What ultimately triggered the conflict was, of course, the assassination of Archduke Ferdinand of Austro-Hungary by the Serbian nationalist Gavrilo Princip. But the immediate cause of World War I was the complex system of diplomatic alliances that had been painstakingly constructed over the course of the previous century.
Ever since the defeat of Napoleon, European powers had been convinced of the benefit of mutual alliances between nations. They believed that such agreements would make it harder for one nation to cause as much havoc and upheaval in Europe as Revolutionary and Napoleonic France had done. The thinking behind the alliance system was that it would provide a balance of power in Europe. It was believed that large states would be reluctant to attack smaller ones if they were under the protection of other large states under this system.

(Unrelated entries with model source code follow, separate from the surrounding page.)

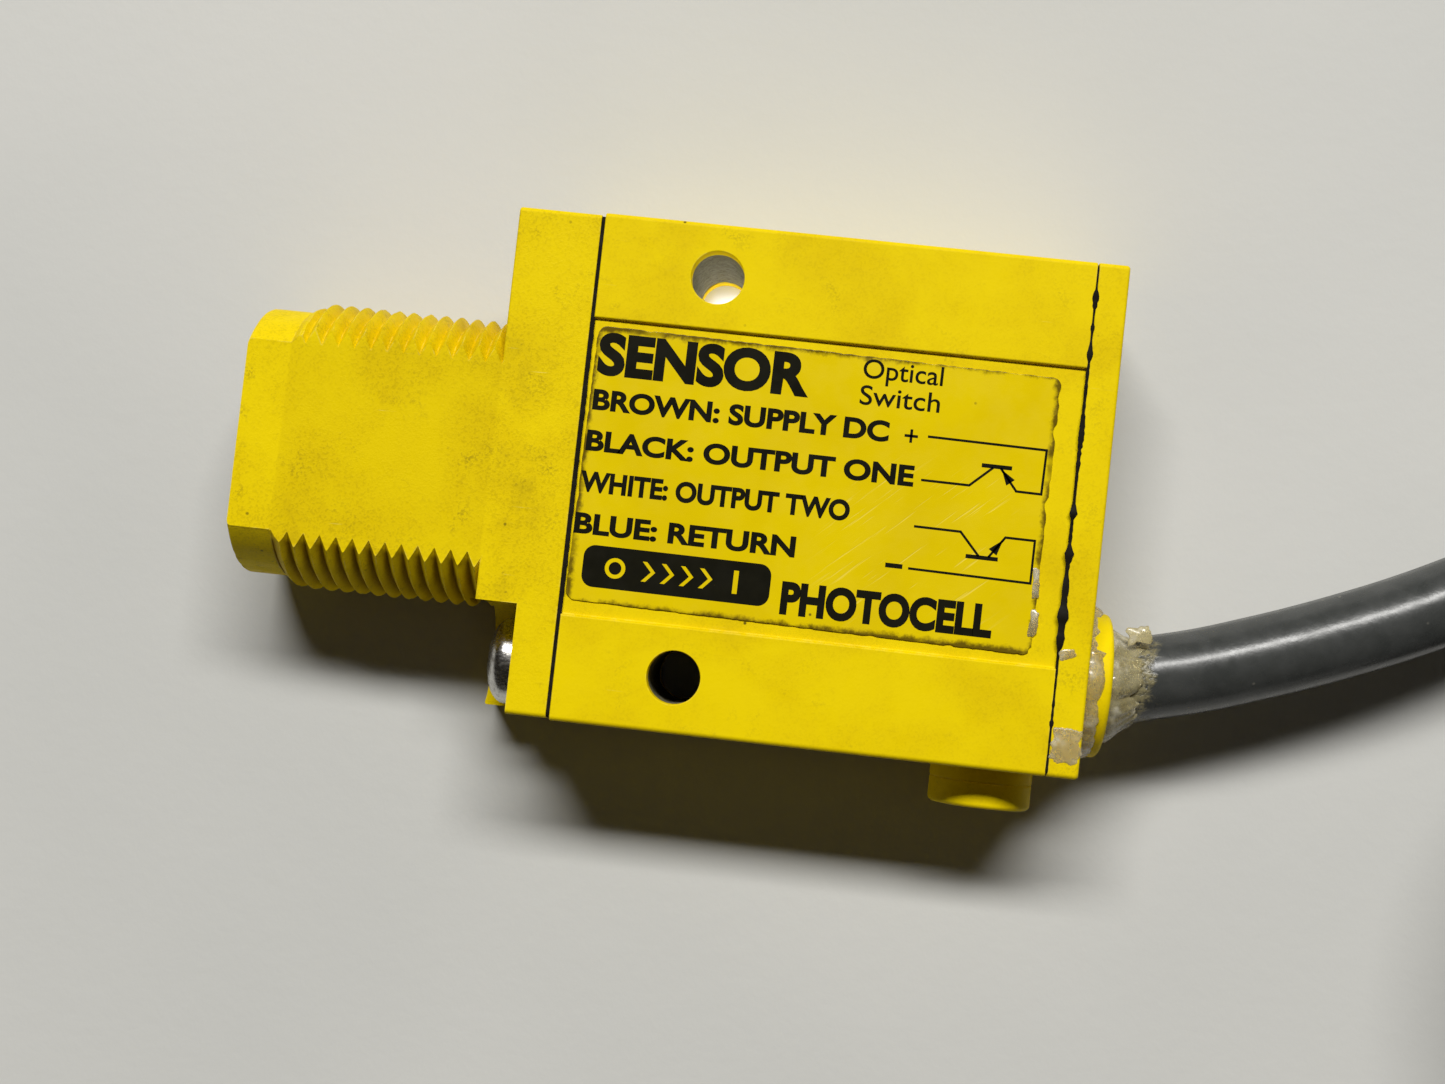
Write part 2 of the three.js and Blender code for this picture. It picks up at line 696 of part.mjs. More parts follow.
// The wound part of the cable as one round bundle lying flat.
function cableCoil() {
  const [width, height] = COIL_BUNDLE;
  const section = roundedRectangle([-width / 2, width / 2], [0, height], COIL_CORNER);
  const points = section.getPoints(2).slice(0, -1);
  points.push(points[0]);
  const profile = points.map((p) => new THREE.Vector2(COIL_RADIUS + p.x, COIL_BASE_Z + p.y));
  const geometry = new THREE.LatheGeometry(profile, 40);
  geometry.rotateX(Math.PI / 2);
  geometry.translate(COIL_CENTRE[0], COIL_CENTRE[1], 0);
  return solid(geometry);
}

// A band round the coil's bundle.
function coilTie() {
  const [width, height] = COIL_BUNDLE;
  const band = (gap) => {
    const u = [-width / 2 - gap, width / 2 + gap];
    const v = [COIL_BASE_Z - gap, COIL_BASE_Z + height + gap];
    return prism("y", roundedRectangle(v, u, COIL_CORNER), -TIE_WIDTH / 2, TIE_WIDTH / 2, 3);
  };
  const outer = TIE_GAP + TIE_THICKNESS;
  return band(outer)
    .subtract(band(TIE_GAP).scale([1, 2, 1]))
    .translate([COIL_RADIUS, 0, 0])
    .rotate([0, 0, THREE.MathUtils.radToDeg(TIE_ANGLE)])
    .translate([COIL_CENTRE[0], COIL_CENTRE[1], 0]);
}

// ---- assembly ----

add("lens_block", lensBlock(), "body");
add("lens", lens(), "redAcrylic");
add("lens_seal", lensSeal(), "seal");
add("optics_holder", opticsHolder(), "blackPlastic");
add("emitter_diode", diode(emitterY()), "acrylic");
add("receiver_diode", diode(receiverY()), "smokedAcrylic");
add("front_seal", frontSeal(), "seal");
add("lens_block_screw_lower", lensBlockScrew(), "steel");
add("lens_block_screw_upper", turnedHalf(lensBlockScrew()), "steel");

add("housing", housing(), "body");
add("mounting_sleeve_lower", mountingSleeve(HOLE_YS[0]), "liner");
add("mounting_sleeve_upper", mountingSleeve(HOLE_YS[1]), "liner");
add("label", label(), "label");

add("circuit_board", circuitBoard(), "board");
add("controller_chip", onBoard([10.5, 16.5], [12.0, 18.0], 1.5), "blackPlastic");
add("source_transistor", onBoard([17.0, 19.6], [22.4, 25.4], 1.3), "blackPlastic");
add("sink_transistor", onBoard([12.6, 15.2], [22.4, 25.4], 1.3), "blackPlastic");
add("supply_capacitor", onBoard([13.2, 16.6], [3.6, 6.4], 2.6), "tantalum");
add("amplifier_chip", onBoard([3.0, 7.0], [13.0, 18.0], 1.4), "blackPlastic");
add("control_board", controlBoard(), "board");
add("gain_trimmer", controlBody(GAIN_Y, 6.0, GAIN_SCREW_RADIUS), "bluePlastic");
add("gain_screw", adjuster(GAIN_Y, GAIN_SCREW_RADIUS, 0.5), "brass");
add("mode_switch", controlBody(SWITCH_Y, 5.6, SWITCH_RADIUS), "blackPlastic");
add("mode_switch_rotor", adjuster(SWITCH_Y, SWITCH_RADIUS, 0.7), "whiteWire");
add("indicator_led", indicator(), "redAcrylic");

add("rear_seal", rearSeal(), "seal");
add("rear_cover", rearCover(), "body");
add("window_seal", windowSeal(), "seal");
add("control_window", controlWindow(), "acrylic");
add("cable_gland", cableGland(), "body");
add("gland_sealant", glandSealant(), "sealant");

add("cable", bar(CABLE_ROUTE, CABLE_RADIUS, 10, 20), "cable");
add("cable_coil", cableCoil(), "cable");
add("coil_tie", coilTie(), "blackPlastic");
add("cable_tail", bar(TAIL_ROUTE, CABLE_RADIUS, 10, 20), "cable");
["brown", "black", "white", "blue"].forEach((colour, index) => {
  add(`lead_${colour}`, bar(LEAD_ROUTES[colour], LEAD_RADIUS, 8, 20), `${colour}Wire`);
  add(`inner_lead_${colour}`, bar(innerLeadRoute(index), 0.42, 8, 12), `${colour}Wire`);
});

sensor.position.set(-(NOSE_X + SEALANT_END_X) / 2, -(BODY_HEIGHT - SIDE_BOSS_HEIGHT) / 2, 0);

export default sensor;
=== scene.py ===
"""The looks of a miniature photoelectric sensor: worn yellow body, printed label, grey cable.

Shapes are drawn in the sensor's own frame, in millimetres: X from the front face of the housing towards
the rear, Y from the lower narrow side, Z from the wide face it lies on. TO_ROW turns them into metres in
the row frame. Materials see the same millimetres.
"""
import math

import bmesh
import bpy
from mathutils import Matrix, Vector, noise


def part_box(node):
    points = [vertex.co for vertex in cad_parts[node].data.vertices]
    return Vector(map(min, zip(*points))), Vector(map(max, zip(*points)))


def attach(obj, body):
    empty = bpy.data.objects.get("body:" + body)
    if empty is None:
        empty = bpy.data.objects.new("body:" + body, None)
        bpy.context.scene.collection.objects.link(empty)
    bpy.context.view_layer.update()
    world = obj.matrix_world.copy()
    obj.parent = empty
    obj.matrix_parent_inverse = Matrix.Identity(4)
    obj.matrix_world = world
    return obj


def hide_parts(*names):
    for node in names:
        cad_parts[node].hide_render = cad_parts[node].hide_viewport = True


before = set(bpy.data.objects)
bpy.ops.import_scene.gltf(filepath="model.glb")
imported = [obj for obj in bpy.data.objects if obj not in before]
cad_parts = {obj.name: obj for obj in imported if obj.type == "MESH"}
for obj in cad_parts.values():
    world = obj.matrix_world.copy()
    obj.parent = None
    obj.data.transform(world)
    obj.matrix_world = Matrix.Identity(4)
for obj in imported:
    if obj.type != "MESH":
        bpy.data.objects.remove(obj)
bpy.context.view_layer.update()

MM = 0.001
BODY = "sensor_body"
ORIGIN = Vector((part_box("housing")[0].x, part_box("rear_cover")[0].y, 0.0))
TO_ROW = Matrix.Translation(ORIGIN) @ Matrix.Scale(MM, 4)


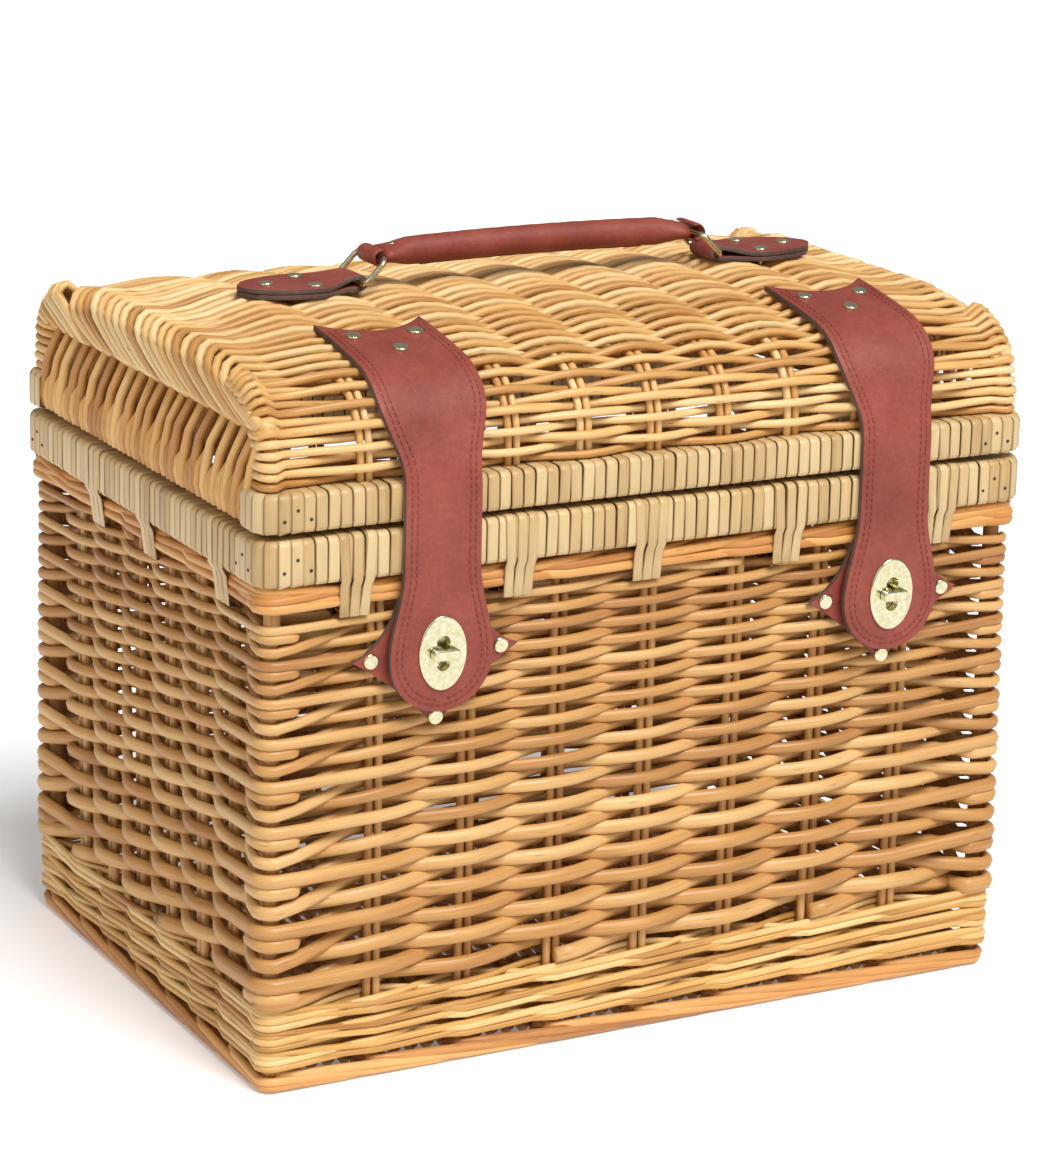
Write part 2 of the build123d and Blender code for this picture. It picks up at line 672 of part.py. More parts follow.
def handle_tab(side, foot_x):
    """Leather folded round the ring's lower bar, both layers riveted to the lid."""
    bore = ring_wire + pivot_slack
    thin = 2 * tab_leather
    tip = side * tab_length
    taper = side * tab_taper
    out = [
        Line((0, 0), (tip, 0)),
        Line((tip, 0), (tip, thin)),
        Line((tip, thin), (taper, thin)),
        Line((taper, thin), (0, 2 * fold_radius)),
        ThreePointArc((0, 2 * fold_radius), (-side * fold_radius, fold_radius), (0, 0)),
    ]
    section = make_face(Curve() + out)
    hollow = make_face(Curve() + [
        ThreePointArc((0, fold_radius + bore), (-side * bore, fold_radius), (0, fold_radius - bore)),
        Line((0, fold_radius - bore), (taper * 0.7, tab_leather)),
        Line((taper * 0.7, tab_leather), (0, fold_radius + bore)),
    ])
    width = 2 * tab_half_width
    tab = extrude(upright(section, foot_x, 0, tab_bottom), amount=width / 2, both=True)
    tab = tab - extrude(upright(hollow, foot_x, 0, tab_bottom), amount=width, both=True)
    fold, inner = tab_fold_half, -side * fold_radius * 1.5
    neck, widest = side * tab_neck, side * tab_widest
    leaf = make_face(Curve() + [
        Line((inner, -fold), (neck, -fold)),
        ThreePointArc((neck, -fold), (widest, -tab_half_width), (tip, 0)),
        ThreePointArc((tip, 0), (widest, tab_half_width), (neck, fold)),
        Line((neck, fold), (inner, fold)),
        Line((inner, fold), (inner, -fold)),
    ])
    tab = tab & upward(Pos(foot_x, 0, tab_bottom - past) * leaf, 2 * (fold_radius + past))
    return cut(tab, [at * rivet_hole(thin + past) for at in tab_rivet_places(side, foot_x)])


def tab_rivet_places(side, foot_x):
    z = tab_bottom + 2 * tab_leather
    return [Pos(foot_x + side * dx, dy, z) for dx, dy in tab_rivet_spots]


def handle_ring(side, foot_x):
    """Rounded wire rectangle, lower bar in the tab's fold and upper bar in the grip's loop."""
    reach = hypot(ring_lean, ring_rise)
    lean = degrees(atan2(ring_lean, ring_rise))
    # Drawn upright in the YZ plane with its lower bar on the pivot, then leaned inwards.
    corner_points = [(ring_half_width, 0), (ring_half_width, reach), (-ring_half_width, reach),
                     (-ring_half_width, 0)]
    flat = FilletPolyline(*corner_points, radius=ring_corner, close=True)
    path = Plane.YZ * flat
    start = Plane(origin=path @ 0, z_dir=path % 0)
    wire = sweep(start * Circle(ring_wire), path=path)
    return Pos(foot_x, 0, ring_foot_z) * Rot(0, -side * lean, 0) * wire


def grip_line(radius, half):
    """The round run of the grip: a slightly arched bar."""
    path = ThreePointArc((-half, 0, ring_top_z), (0, 0, ring_top_z + grip_rise), (half, 0, ring_top_z))
    start = Plane(origin=path @ 0, z_dir=path % 0)
    return sweep(start * Circle(radius), path=path)


def grip_parts():
    half = grip_half - grip_neck
    tube = grip_line(grip_radius, half)
    cover = tube - grip_line(grip_bore, half - 3.0)
    for side, slack in ((-1, pivot_slack), (1, open_pivot_slack)):
        start = Plane(origin=(side * (half - 0.5), 0, ring_top_z), x_dir=(0, 1, 0), z_dir=(side, 0, 0))
        end = Plane(origin=(side * (grip_half - 2.0), 0, ring_top_z), x_dir=(0, 1, 0), z_dir=(side, 0, 0))
        flat = Ellipse(grip_loop_half, grip_loop_radius - 0.3)
        neck = loft([start * Circle(grip_radius - 0.2), end * flat])
        loop = rod_y(side * grip_half, -grip_loop_half, grip_loop_half, ring_top_z, grip_loop_radius)
        bore = rod_y(side * grip_half, -40.0, 40.0, ring_top_z, ring_wire + slack)
        cover = cover + neck + loop - bore
    core = grip_line(grip_bore - 0.1, half - 3.2)
    return Pos(handle_x, 0, 0) * cover, Pos(handle_x, 0, 0) * core


# ---- rear leather hinges ----
def hinge_leaf(x, z0, z1):
    w = hinge_strap_width / 2
    leaf = block(x - w, x + w, rim_y + hinge_lift, rim_y + hinge_lift + hinge_leather, z0, z1)
    return cut(leaf, [at * rivet_hole(hinge_leather + past) for at in hinge_rivet_places(x, (z0 + z1) / 2)])


def hinge_rivet_places(x, z):
    y = rim_y + hinge_lift + hinge_leather
    return [Pos(x + dx, y, z) * Rot(-90, 0, 0) for dx in (-hinge_rivet_half, hinge_rivet_half)]


def main():
    save("foot_border", foot_border())
    base_panel, base_sticks = base_parts()
    save("base_panel", base_panel)
    save("base_sticks", base_sticks)
    save("bottom_wale", group(woven_band(foot_height + layer_gap, wale_top)))

    top_wale_z = core_bottom - top_wale_height
    walls = woven_band(wale_top + layer_gap, top_wale_z - layer_gap)
    patch_places = [at for x in strap_x for at in patch_rivet_places(x)]
    patch_holes = [at * rivet_hole(leather + rivet_into_wall) for at in patch_places]
    walls[0] = cut(walls[0], patch_holes)
    for name, shape in zip(("front_weave", "rear_weave", "left_weave", "right_weave"), walls):
        save(name, shape)
    save("top_wale", group(woven_band(top_wale_z, core_bottom - layer_gap)))

    stakes = stakes_between(foot_height + layer_gap, core_bottom - layer_gap)
    save("front_stakes", group(stakes[0]))
    save("rear_stakes", group(stakes[1]))
    save("end_stakes", group(stakes[2] + stakes[3]))
    save("corner_posts", group(posts_between(foot_height + layer_gap, core_bottom - layer_gap)))

    hinge_low = hinge_z - hinge_gap - hinge_leaf_height
    hinge_high = hinge_z + hinge_gap
    rim_thickness = rim_y - (wall_inner_y - lath - cane)
    low_middle = hinge_low + hinge_leaf_height / 2
    high_middle = hinge_high + hinge_leaf_height / 2
    body_places = [at for x in hinge_strap_x for at in hinge_rivet_places(x, low_middle)]
    lid_places = [at for x in hinge_strap_x for at in hinge_rivet_places(x, high_middle)]
    hinge_depth = hinge_leather + hinge_lift + rim_thickness
    body_holes = [at * rivet_hole(hinge_depth) for at in body_places]
    lid_holes = [at * rivet_hole(hinge_depth) for at in lid_places]

    outer, inner, core, wrap = body_rim()
    for shapes in (outer, inner, core, wrap):
        shapes[1] = cut(shapes[1], body_holes)
    save("body_rim_outer_laths", group(outer))
    save("body_rim_inner_laths", group(inner))
    save("body_rim_core", group(core))
    save("body_rim_wrap", group(wrap))
    save("body_rim_corner_bindings", group(corner_sleeves(body_rim_bottom, body_rim_top)))
    save("body_rim_ties", group(rim_ties()))

    top_weave, front_weave, rear_weave, left_end, right_end, lid_stakes = lid_parts()
    strap_places = strap_rivet_places()
    weave_over_stake = lid_wall / 2 - lid_stake_radius
    strap_depth = leather + strap_lift + weave_over_stake - 0.3
    strap_holes = [at * rivet_hole(strap_depth) for at in strap_places]
    tab_places = [at for side, x in ring_feet() for at in tab_rivet_places(side, x)]
    tab_depth = 2 * tab_leather + tab_lift + weave_over_stake - 0.4
    tab_holes = [at * rivet_hole(tab_depth) for at in tab_places]
    save("lid_top_weave", cut(top_weave, strap_holes + tab_holes))
    save("lid_front_weave", front_weave)
    save("lid_rear_weave", rear_weave)
    save("lid_left_end", lid_end(left_end, -1))
    save("lid_right_end", lid_end(right_end, 1))
    save("lid_stakes", group(lid_stakes))
    save("lid_corner_posts", group([lid_post(sx, sy) for sx in (-1, 1) for sy in (-1, 1)]))

    outer, inner, core, wrap, sleeves, rods = lid_rim()
    for shapes in (outer, inner, core, wrap):
        shapes[1] = cut(shapes[1], lid_holes)
    save("lid_rim_outer_laths", group(outer))
    save("lid_rim_inner_laths", group(inner))
    save("lid_rim_core", group(core))
    save("lid_rim_wrap", group(wrap))
    save("lid_rim_corner_bindings", group(sleeves))
    save("lid_end_rods", group(rods))

    for word, x in zip(("left", "right"), strap_x):
        save("strap_upper_" + word, cut(strap_upper(x), strap_holes))
        save("strap_tongue_" + word, strap_tongue(x))
        save("lock_eyelet_" + word, lock_eyelet(x))
        save("latch_patch_" + word, latch_patch(x))
        save("turn_lock_base_" + word, turn_lock_base(x))
        save("turn_button_" + word, turn_button(x))
    save("strap_rivets", group([at * rivet(strap_depth) for at in strap_places]))
    save("patch_rivets", group([at * rivet(leather + rivet_into_wall) for at in patch_places]))

    for word, (side, foot_x) in zip(("left", "right"), ring_feet()):
        save("handle_tab_" + word, handle_tab(side, foot_x))
        save("handle_ring_" + word, handle_ring(side, foot_x))
    save("handle_tab_rivets", group([at * rivet(tab_depth) for at in tab_places]))
    grip_cover, grip_core = grip_parts()
    save("grip_cover", grip_cover)
    save("grip_core", grip_core)

    body_leaves = [hinge_leaf(x, hinge_low, hinge_low + hinge_leaf_height) for x in hinge_strap_x]
    lid_leaves = [hinge_leaf(x, hinge_high, hinge_high + hinge_leaf_height) for x in hinge_strap_x]
    save("hinge_leaves_body", group(body_leaves))
    save("hinge_leaves_lid", group(lid_leaves))
    half = hinge_strap_width / 2
    folds = [rod_x(x - half, x + half, hinge_y, hinge_z, hinge_fold_radius) for x in hinge_strap_x]
    save("hinge_folds", group(folds))
    save("hinge_rivets_body", group([at * rivet(hinge_depth) for at in body_places]))
    save("hinge_rivets_lid", group([at * rivet(hinge_depth) for at in lid_places]))


main()
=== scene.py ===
"""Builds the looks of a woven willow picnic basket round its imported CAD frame."""
from math import acos, asin, atan2, cos, floor, hypot, pi, radians, sin, sqrt
from random import Random

import bmesh
import bpy
from bpy.props import FloatProperty, FloatVectorProperty, IntProperty, PointerProperty, StringProperty
from mathutils import Matrix, Vector


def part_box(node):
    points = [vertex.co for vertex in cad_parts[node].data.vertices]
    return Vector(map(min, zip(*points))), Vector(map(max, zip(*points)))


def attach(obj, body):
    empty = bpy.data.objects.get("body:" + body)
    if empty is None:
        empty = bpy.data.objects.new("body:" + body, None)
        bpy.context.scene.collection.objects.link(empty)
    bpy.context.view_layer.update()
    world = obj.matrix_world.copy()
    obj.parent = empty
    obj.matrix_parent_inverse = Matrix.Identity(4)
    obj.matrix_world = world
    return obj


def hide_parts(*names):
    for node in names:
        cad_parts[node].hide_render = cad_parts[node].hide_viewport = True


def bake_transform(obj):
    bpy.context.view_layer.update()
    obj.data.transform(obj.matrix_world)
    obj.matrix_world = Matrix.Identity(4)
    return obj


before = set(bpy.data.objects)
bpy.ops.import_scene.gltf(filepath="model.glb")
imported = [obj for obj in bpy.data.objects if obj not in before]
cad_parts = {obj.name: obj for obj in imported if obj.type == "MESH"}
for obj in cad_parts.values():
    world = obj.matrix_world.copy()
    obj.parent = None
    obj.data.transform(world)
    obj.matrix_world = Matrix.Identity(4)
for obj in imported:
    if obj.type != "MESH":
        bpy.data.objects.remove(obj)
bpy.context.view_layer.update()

bl_info = {
    "name": "Willow Picnic Basket",
    "version": (1, 0, 0),
    "blender": (4, 5, 0),
    "location": "View3D > Sidebar > Basket",
    "description": "Weaves a willow picnic basket with leather straps round its CAD frame",
    "category": "Object",
}

MM = 0.001
FRONT, REAR = -1, 1
LEFT, RIGHT = -1, 1
SIDES = (LEFT, RIGHT)
CORNERS = ((LEFT, FRONT), (LEFT, REAR), (RIGHT, FRONT), (RIGHT, REAR))
UP = Vector((0, 0, 1))
STRAPS = (("left", "strap_left"), ("right", "strap_right"))
LONG_TIES = (-0.764, -0.359, -0.027, 0.345, 0.764)      # along the front and rear, as parts of half a side
SHORT_TIES = (-0.665, -0.077, 0.368)                    # along the ends
FOOT_WALES = 3          # rows of waling above the foot
REAR_STATION = 18       # a pair in the middle of the rear wall, where closed rounds begin and end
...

In theory, this seemed the perfect solution to the massive upheaval and disruption caused by French armies from the Revolution onward. In practice, however, the system of alliances ignored the facts that the precise boundaries of nations could not always be determined with any degree of accuracy and that ethnic nationalism often transcended borders. So, in 1914, when Serbia found itself subjected to impossible demands by Austro-Hungary and its German allies, it was inevitable that the Russians would intervene on behalf of their fellow Slavs. Soon, other nations piled into the incipient conflict, fulfilling commitments to mutual assistance treaties that they never thought would come to fruition.